Toujours se justifier
Un autre sentiment que partagent Delphine Bachmann et Anne Hiltpold, est un certain ras-le-bol face à un besoin, tout féminin, de se justifier en permanence. «J’ai en effet l’impression de régulièrement devoir légitimer ma présence en politique, avant de pouvoir débattre de mes idées et avoir une chance d’être entendue sur le fond, regrette la centriste. C’est assez frustrant, car je travaille beaucoup et je pense pouvoir contribuer aux débats politiques. Mais dans la sphère professionnelle, ou au sein de mon propre parti, je n’ai jamais été confrontée à cela.»

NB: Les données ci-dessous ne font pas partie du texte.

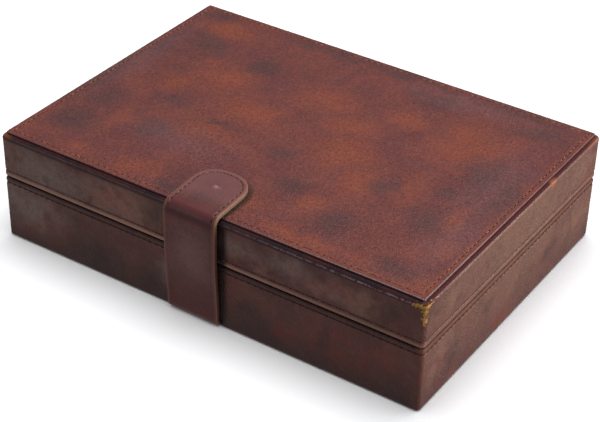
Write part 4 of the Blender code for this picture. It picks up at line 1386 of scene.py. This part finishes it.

Anne Hiltpold a elle aussi déjà dû se justifier à outrance, au moins une fois. Elle raconte: «À Carouge, où nous sommes trois femmes à l’exécutif, les gens ont parfois l’impression qu’on se fait marcher dessus par l’administration… à cause de notre genre. Ça n’a jamais été dit tel quel, mais c’est ce que j’ai compris entre les lignes.»
De la gauche à la droite
La conseillère nationale Verte Delphine Klopfenstein Broggini sympathise avec Delphine Bachmann quant aux commentaires haineux dont la centriste a fait l'objet, et dénonce elle aussi les dérives sexistes qui ont accompagné cette campagne électorale genevoise.

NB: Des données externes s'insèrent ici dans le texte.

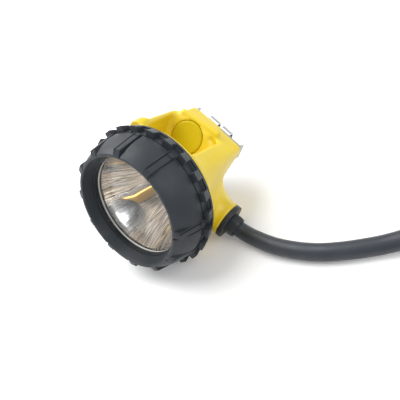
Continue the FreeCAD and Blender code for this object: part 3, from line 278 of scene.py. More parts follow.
def smooth_max(a: np.ndarray, b: np.ndarray, blend: float) -> np.ndarray:
    """Keep what two solids share, with a rounded common edge: minus the smooth_min of the negatives.

    Args:
        a: distance outside the first solid, negative inside it.
        b: the same for the second.
        blend: the size of the rounding.

    Returns:
        The distance outside the shared solid.
    """
    return -smooth_min(-a, -b, blend)


def skin(distance: PointMap, low: Sequence[float], high: Sequence[float], step: float) -> Mesh:
    """Mesh the surface where a distance function is zero, with one point in each grid cell that it crosses.

    A point starts at the mean of the crossings on its cell's edges and then moves twice along the
    gradient by the distance over the gradient's length. A grid edge that crosses gives one quad.

    Args:
        distance: a function of an array of points.
        low: the box's lowest corner.
        high: its highest corner.
        step: the grid's spacing.

    Returns:
        The points and the quads.
    """
    axes = [np.arange(lo, hi + step, step) for lo, hi in zip(low, high)]
    grid = np.stack(np.meshgrid(*axes, indexing="ij"), -1)
    value = distance(grid)
    shape = np.array(value.shape)
    total = np.zeros((*(shape - 1), 3))
    hits = np.zeros(shape - 1)
    crossing = []
    for axis in range(3):
        first = np.take(value, np.arange(shape[axis] - 1), axis)
        second = np.take(value, np.arange(1, shape[axis]), axis)
        crosses = (first < 0) != (second < 0)
        crossing.append((crosses, first < 0))
        place = np.argwhere(crosses)
        along = first[crosses] / (first[crosses] - second[crosses])
        spot = np.array(low) + place * step
        spot[:, axis] += along * step
        others = [other for other in range(3) if other != axis]
        for shift in ((0, 0), (0, -1), (-1, 0), (-1, -1)):
            cell = place.copy()
            cell[:, others] += shift
            inside = np.all((cell >= 0) & (cell < shape - 1), axis=1)
            where = tuple(cell[inside].T)
            np.add.at(total, where, spot[inside])
            np.add.at(hits, where, 1)
    number = -np.ones(shape - 1, int)
    used = hits > 0
    number[used] = np.arange(used.sum())
    points = total[used] / hits[used][:, None]
    reach, least_slope = 0.02, 0.3
    for _ in range(2):
        here = distance(points)
        change = [distance(points + way) - distance(points - way) for way in np.eye(3) * reach]
        slope = np.stack(change, -1) / (2 * reach)
        length = np.maximum(np.linalg.norm(slope, axis=1), least_slope)
        move = np.clip(here / length, -0.5 * step, 0.5 * step)
        points = points - slope / length[:, None] * move[:, None]
    quads = []
    for axis, (crosses, starts_inside) in enumerate(crossing):
        others = [(axis + 1) % 3, (axis + 2) % 3]
        place = np.argwhere(crosses)
        corners = []
        for shift in ((0, 0), (-1, 0), (-1, -1), (0, -1)):
            cell = place.copy()
            cell[:, others] += shift
            corners.append(number[tuple(cell.T)])
        quad = np.stack(corners, -1)
        flip = ~starts_inside[crosses]
        quad[flip] = quad[flip][:, ::-1]
        quads.append(quad)
    return points, np.vstack(quads)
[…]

Mais pour elle, les partis politiques des femmes de droite qui témoignent ci-dessus font partie du problème. Car ils contribueraient, via les idéologies qu'ils défendent, à maintenir les inégalités entre les genres: «L’un des lieux du sexisme en politique, c’est aussi le parti de Madame Bachmann (ndlr: le Centre).»

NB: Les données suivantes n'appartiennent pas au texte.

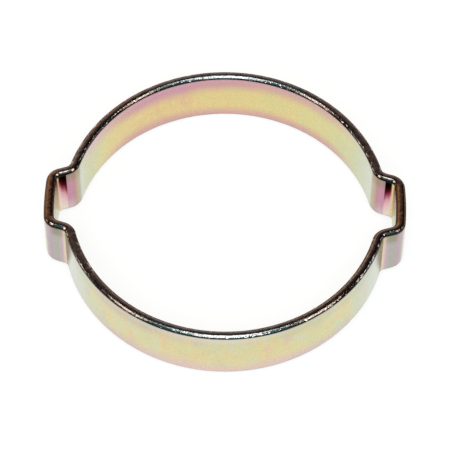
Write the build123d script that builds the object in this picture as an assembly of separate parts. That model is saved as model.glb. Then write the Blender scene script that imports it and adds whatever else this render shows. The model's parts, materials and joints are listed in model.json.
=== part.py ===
"""Two-ear hose clamp: one closed steel band with two ears that pincers squeeze shut.

Millimetres, +Z up. The origin is on the hose's axis, in the plane of the band's lower
rim, and the ears point along +X and -X. The clamp is open, as it is before it is fitted.
"""

from build123d import *

import os
from math import acos, degrees, sqrt

# The band is a slice of seamless tube, so it has no joint or overlap anywhere.
seat_diameter = 46.0  # inside, where the hose lies
band_thickness = 1.55
band_width = 9.75

# Tumbling rounds both rims nearly all the way across.
rim_flat = 0.25  # left along the middle of each rim
rim_round_down = 0.75  # how far down each wall the rounding goes

# The ears are all alike and evenly spaced round the band.
ear_count = 2
ear_rise = 2.75  # from the seat's circle out to the inner face of the crown's middle
ear_width = 11.2  # over the outer faces of its two shoulders
leg_splay = 0.2  # by which a leg's foot stands wider than its shoulder
foot_bend = 1.05  # inner radius of the bend between the seat and a leg
shoulder_bend = 0.9  # inner radius of the bend between a leg and the crown
crown_radius = 48.0  # inner radius of the crown, which is nearly flat

# The same bends along the middle of the thickness.
seat_line = (seat_diameter + band_thickness) / 2
foot_line = foot_bend + band_thickness / 2
shoulder_line = shoulder_bend + band_thickness / 2
crown_line = crown_radius + band_thickness / 2


def bend_centres():
    """Centres of the bends on the ear along +X: its crown, and the shoulder and foot above the X axis."""
    crown = Vector(seat_line + ear_rise - crown_line, 0)
    shoulder_y = ear_width / 2 - band_thickness - shoulder_bend
    shoulder_x = crown.X + sqrt((crown_line - shoulder_line) ** 2 - shoulder_y**2)
    foot_y = ear_width / 2 + leg_splay + foot_bend
    foot_x = sqrt((seat_line + foot_line) ** 2 - foot_y**2)
    return crown, Vector(shoulder_x, shoulder_y), Vector(foot_x, foot_y)


def leg_between(shoulder, foot):
    """The straight leg: it touches the bends round these two centres, with one on each side of it."""
    across = foot - shoulder
    turn = degrees(acos((shoulder_line + foot_line) / across.length))
    facing = across.normalized().rotate(Axis.Z, -turn)
    return Line(shoulder + facing * shoulder_line, foot - facing * foot_line)


def ear_and_seat():
    """Middle line of the ear along +X, then of the seat that leads round to the next ear."""
    crown, shoulder, foot = bend_centres()
    leg = leg_between(shoulder, foot)
    crown_end = crown + (shoulder - crown).normalized() * crown_line
    seat_end = foot.normalized() * seat_line
    side = [
        TangentArc(leg @ 0, crown_end, tangent=-(leg % 0)),
        leg,
        TangentArc(leg @ 1, seat_end, tangent=leg % 1),
    ]
    other_side = [edge.mirror(Plane.XZ) for edge in reversed(side)]
    crown_top = ThreePointArc(Vector(crown_end.X, -crown_end.Y), crown + Vector(crown_line, 0), crown_end)
    pitch = 360 / ear_count
    next_ear = Vector(seat_end.X, -seat_end.Y).rotate(Axis.Z, pitch)
    halfway = Vector(seat_line, 0).rotate(Axis.Z, pitch / 2)
    return [*other_side, crown_top, *side, ThreePointArc(seat_end, halfway, next_ear)]


def bent_line():
    """Middle line of the whole band, closed on itself, in the plane of the lower rim."""
    edges = ear_and_seat()
    turns = [360 / ear_count * turn for turn in range(ear_count)]
    return Wire([edge.rotate(Axis.Z, angle) for angle in turns for edge in edges])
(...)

L'écologiste poursuit: «La politique n’échappe pas au sexisme, surtout dans les partis conservateurs. On le voit avec le nouveau parlement genevois: plus de droite veut dire moins de femmes élues. Depuis le 2 avril 2023, l’égalité a vraiment reculé.»
Sur les douze prétendantes et prétendants au Conseil d'État genevois, dont le sort sera scellé ce 30 avril, cinq sont des femmes. L'exécutif sera-t-il plus paritaire que le législatif? Réponse ce dimanche.